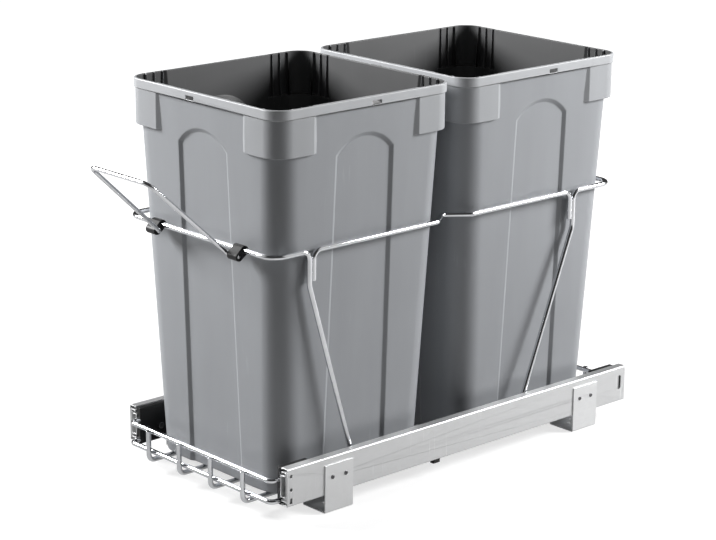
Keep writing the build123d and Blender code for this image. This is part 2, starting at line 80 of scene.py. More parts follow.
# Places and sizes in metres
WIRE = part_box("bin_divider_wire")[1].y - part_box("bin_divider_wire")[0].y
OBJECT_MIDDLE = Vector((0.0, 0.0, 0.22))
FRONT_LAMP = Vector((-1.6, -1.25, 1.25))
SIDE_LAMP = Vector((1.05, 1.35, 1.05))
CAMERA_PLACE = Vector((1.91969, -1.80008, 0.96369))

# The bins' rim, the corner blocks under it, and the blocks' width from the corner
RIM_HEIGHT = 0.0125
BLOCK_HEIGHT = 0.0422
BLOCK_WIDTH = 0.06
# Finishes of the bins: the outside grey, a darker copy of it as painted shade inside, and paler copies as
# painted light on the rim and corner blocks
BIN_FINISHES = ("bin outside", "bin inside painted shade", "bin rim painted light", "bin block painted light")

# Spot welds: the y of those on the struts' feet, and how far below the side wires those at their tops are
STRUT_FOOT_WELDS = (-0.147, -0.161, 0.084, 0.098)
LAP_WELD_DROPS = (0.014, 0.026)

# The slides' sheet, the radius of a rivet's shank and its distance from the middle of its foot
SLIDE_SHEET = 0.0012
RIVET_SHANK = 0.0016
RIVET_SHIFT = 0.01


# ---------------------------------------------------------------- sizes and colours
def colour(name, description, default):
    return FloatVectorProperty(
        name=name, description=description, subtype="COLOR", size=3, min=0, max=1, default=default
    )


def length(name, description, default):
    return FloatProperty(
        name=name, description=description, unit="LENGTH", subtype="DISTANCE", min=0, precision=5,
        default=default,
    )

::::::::

_WHAT YOU HAVE TO DO:_
Please print the material above exactly as it appears, from its first line through the line containing "CAMERA_PLACE = Vector((1.91969, -1.80008, 0.96369))", inclusive, and stop there.

_ANSWER TO THIS EXERCISE:_
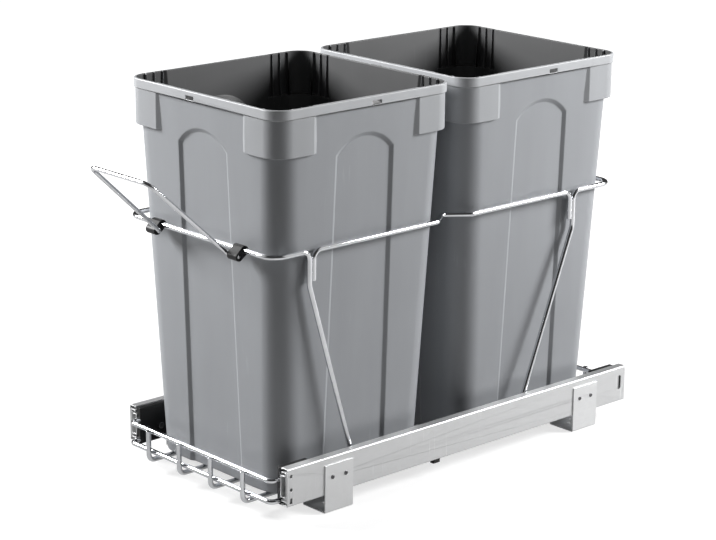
Keep writing the build123d and Blender code for this image. This is part 2, starting at line 80 of scene.py. More parts follow.
# Places and sizes in metres
WIRE = part_box("bin_divider_wire")[1].y - part_box("bin_divider_wire")[0].y
OBJECT_MIDDLE = Vector((0.0, 0.0, 0.22))
FRONT_LAMP = Vector((-1.6, -1.25, 1.25))
SIDE_LAMP = Vector((1.05, 1.35, 1.05))
CAMERA_PLACE = Vector((1.91969, -1.80008, 0.96369))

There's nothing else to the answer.